• [EXERCISE REQUIREMENTS]: Give the material again in full, matching it exactly.

• [AVAILABLE DATA]:
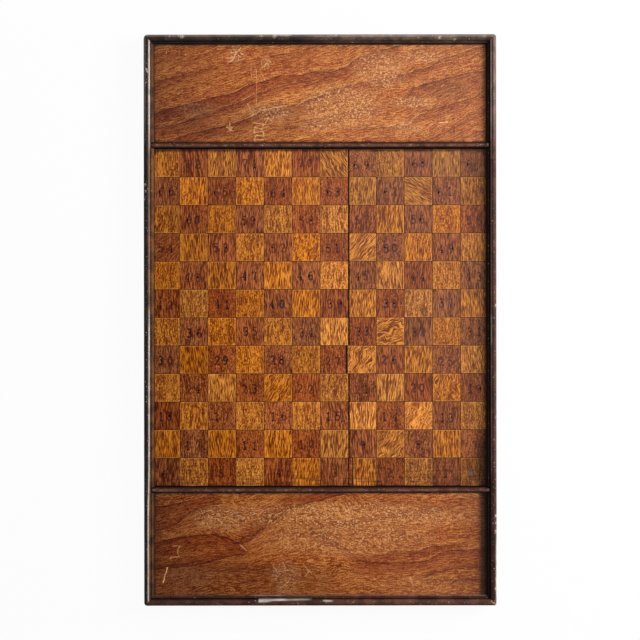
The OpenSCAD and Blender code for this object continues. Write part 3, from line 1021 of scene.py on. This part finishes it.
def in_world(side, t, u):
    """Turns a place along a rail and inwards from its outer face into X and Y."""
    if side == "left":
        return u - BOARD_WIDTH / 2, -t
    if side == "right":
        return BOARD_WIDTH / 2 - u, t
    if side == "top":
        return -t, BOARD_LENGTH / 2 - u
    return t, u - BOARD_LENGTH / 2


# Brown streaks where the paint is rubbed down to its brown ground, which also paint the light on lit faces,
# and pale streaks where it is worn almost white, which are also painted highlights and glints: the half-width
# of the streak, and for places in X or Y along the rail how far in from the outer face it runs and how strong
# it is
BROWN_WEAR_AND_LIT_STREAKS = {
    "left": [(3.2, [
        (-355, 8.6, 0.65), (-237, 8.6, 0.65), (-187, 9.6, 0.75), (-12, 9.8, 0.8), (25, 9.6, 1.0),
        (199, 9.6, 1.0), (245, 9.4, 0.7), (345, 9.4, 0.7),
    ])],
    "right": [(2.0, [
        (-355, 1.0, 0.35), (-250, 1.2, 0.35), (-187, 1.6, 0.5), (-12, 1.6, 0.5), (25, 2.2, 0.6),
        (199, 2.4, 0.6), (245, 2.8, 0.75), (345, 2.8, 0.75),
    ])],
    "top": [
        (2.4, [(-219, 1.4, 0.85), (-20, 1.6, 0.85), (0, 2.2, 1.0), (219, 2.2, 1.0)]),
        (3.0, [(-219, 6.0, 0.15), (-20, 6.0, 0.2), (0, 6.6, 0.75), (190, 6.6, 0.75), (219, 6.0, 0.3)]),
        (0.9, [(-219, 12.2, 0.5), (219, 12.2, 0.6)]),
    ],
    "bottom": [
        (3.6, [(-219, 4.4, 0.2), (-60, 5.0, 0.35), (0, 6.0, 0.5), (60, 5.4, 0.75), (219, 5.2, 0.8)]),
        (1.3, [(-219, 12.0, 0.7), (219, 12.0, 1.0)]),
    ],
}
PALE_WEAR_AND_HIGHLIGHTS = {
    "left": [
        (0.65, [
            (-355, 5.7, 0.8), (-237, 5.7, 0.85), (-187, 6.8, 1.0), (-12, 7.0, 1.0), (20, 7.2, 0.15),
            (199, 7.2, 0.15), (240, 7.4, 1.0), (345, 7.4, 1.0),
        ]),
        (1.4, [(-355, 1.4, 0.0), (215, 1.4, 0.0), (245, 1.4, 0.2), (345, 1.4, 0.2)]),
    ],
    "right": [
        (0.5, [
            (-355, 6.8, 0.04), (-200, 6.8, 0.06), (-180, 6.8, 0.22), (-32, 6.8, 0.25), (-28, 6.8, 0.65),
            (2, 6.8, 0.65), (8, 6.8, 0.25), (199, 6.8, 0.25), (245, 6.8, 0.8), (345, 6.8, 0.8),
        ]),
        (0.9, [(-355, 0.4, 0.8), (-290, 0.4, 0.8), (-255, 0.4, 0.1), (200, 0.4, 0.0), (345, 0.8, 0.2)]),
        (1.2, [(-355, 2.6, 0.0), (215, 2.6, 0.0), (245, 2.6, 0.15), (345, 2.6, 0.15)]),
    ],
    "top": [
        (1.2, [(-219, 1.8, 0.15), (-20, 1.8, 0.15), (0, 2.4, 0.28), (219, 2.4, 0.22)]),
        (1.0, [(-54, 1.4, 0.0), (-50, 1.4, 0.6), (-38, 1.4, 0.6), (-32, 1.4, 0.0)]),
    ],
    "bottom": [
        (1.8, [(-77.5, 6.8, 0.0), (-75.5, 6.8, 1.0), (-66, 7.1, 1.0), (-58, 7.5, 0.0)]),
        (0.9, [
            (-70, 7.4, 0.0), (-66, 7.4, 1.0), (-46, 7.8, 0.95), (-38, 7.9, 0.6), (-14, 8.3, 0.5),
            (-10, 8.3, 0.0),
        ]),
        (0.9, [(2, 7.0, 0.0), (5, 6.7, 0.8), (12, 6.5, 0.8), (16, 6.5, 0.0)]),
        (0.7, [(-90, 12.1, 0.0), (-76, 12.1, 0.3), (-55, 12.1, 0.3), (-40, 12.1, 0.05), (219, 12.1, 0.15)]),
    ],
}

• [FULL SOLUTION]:
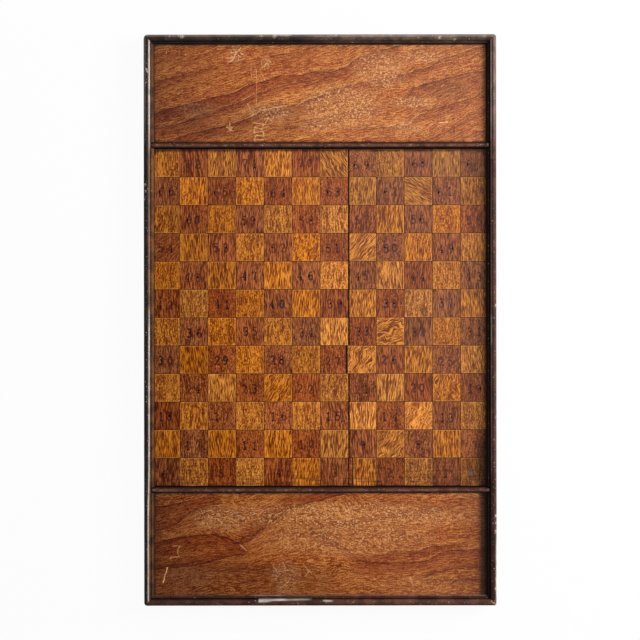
The OpenSCAD and Blender code for this object continues. Write part 3, from line 1021 of scene.py on. This part finishes it.
def in_world(side, t, u):
    """Turns a place along a rail and inwards from its outer face into X and Y."""
    if side == "left":
        return u - BOARD_WIDTH / 2, -t
    if side == "right":
        return BOARD_WIDTH / 2 - u, t
    if side == "top":
        return -t, BOARD_LENGTH / 2 - u
    return t, u - BOARD_LENGTH / 2


# Brown streaks where the paint is rubbed down to its brown ground, which also paint the light on lit faces,
# and pale streaks where it is worn almost white, which are also painted highlights and glints: the half-width
# of the streak, and for places in X or Y along the rail how far in from the outer face it runs and how strong
# it is
BROWN_WEAR_AND_LIT_STREAKS = {
    "left": [(3.2, [
        (-355, 8.6, 0.65), (-237, 8.6, 0.65), (-187, 9.6, 0.75), (-12, 9.8, 0.8), (25, 9.6, 1.0),
        (199, 9.6, 1.0), (245, 9.4, 0.7), (345, 9.4, 0.7),
    ])],
    "right": [(2.0, [
        (-355, 1.0, 0.35), (-250, 1.2, 0.35), (-187, 1.6, 0.5), (-12, 1.6, 0.5), (25, 2.2, 0.6),
        (199, 2.4, 0.6), (245, 2.8, 0.75), (345, 2.8, 0.75),
    ])],
    "top": [
        (2.4, [(-219, 1.4, 0.85), (-20, 1.6, 0.85), (0, 2.2, 1.0), (219, 2.2, 1.0)]),
        (3.0, [(-219, 6.0, 0.15), (-20, 6.0, 0.2), (0, 6.6, 0.75), (190, 6.6, 0.75), (219, 6.0, 0.3)]),
        (0.9, [(-219, 12.2, 0.5), (219, 12.2, 0.6)]),
    ],
    "bottom": [
        (3.6, [(-219, 4.4, 0.2), (-60, 5.0, 0.35), (0, 6.0, 0.5), (60, 5.4, 0.75), (219, 5.2, 0.8)]),
        (1.3, [(-219, 12.0, 0.7), (219, 12.0, 1.0)]),
    ],
}
PALE_WEAR_AND_HIGHLIGHTS = {
    "left": [
        (0.65, [
            (-355, 5.7, 0.8), (-237, 5.7, 0.85), (-187, 6.8, 1.0), (-12, 7.0, 1.0), (20, 7.2, 0.15),
            (199, 7.2, 0.15), (240, 7.4, 1.0), (345, 7.4, 1.0),
        ]),
        (1.4, [(-355, 1.4, 0.0), (215, 1.4, 0.0), (245, 1.4, 0.2), (345, 1.4, 0.2)]),
    ],
    "right": [
        (0.5, [
            (-355, 6.8, 0.04), (-200, 6.8, 0.06), (-180, 6.8, 0.22), (-32, 6.8, 0.25), (-28, 6.8, 0.65),
            (2, 6.8, 0.65), (8, 6.8, 0.25), (199, 6.8, 0.25), (245, 6.8, 0.8), (345, 6.8, 0.8),
        ]),
        (0.9, [(-355, 0.4, 0.8), (-290, 0.4, 0.8), (-255, 0.4, 0.1), (200, 0.4, 0.0), (345, 0.8, 0.2)]),
        (1.2, [(-355, 2.6, 0.0), (215, 2.6, 0.0), (245, 2.6, 0.15), (345, 2.6, 0.15)]),
    ],
    "top": [
        (1.2, [(-219, 1.8, 0.15), (-20, 1.8, 0.15), (0, 2.4, 0.28), (219, 2.4, 0.22)]),
        (1.0, [(-54, 1.4, 0.0), (-50, 1.4, 0.6), (-38, 1.4, 0.6), (-32, 1.4, 0.0)]),
    ],
    "bottom": [
        (1.8, [(-77.5, 6.8, 0.0), (-75.5, 6.8, 1.0), (-66, 7.1, 1.0), (-58, 7.5, 0.0)]),
        (0.9, [
            (-70, 7.4, 0.0), (-66, 7.4, 1.0), (-46, 7.8, 0.95), (-38, 7.9, 0.6), (-14, 8.3, 0.5),
            (-10, 8.3, 0.0),
        ]),
        (0.9, [(2, 7.0, 0.0), (5, 6.7, 0.8), (12, 6.5, 0.8), (16, 6.5, 0.0)]),
        (0.7, [(-90, 12.1, 0.0), (-76, 12.1, 0.3), (-55, 12.1, 0.3), (-40, 12.1, 0.05), (219, 12.1, 0.15)]),
    ],
}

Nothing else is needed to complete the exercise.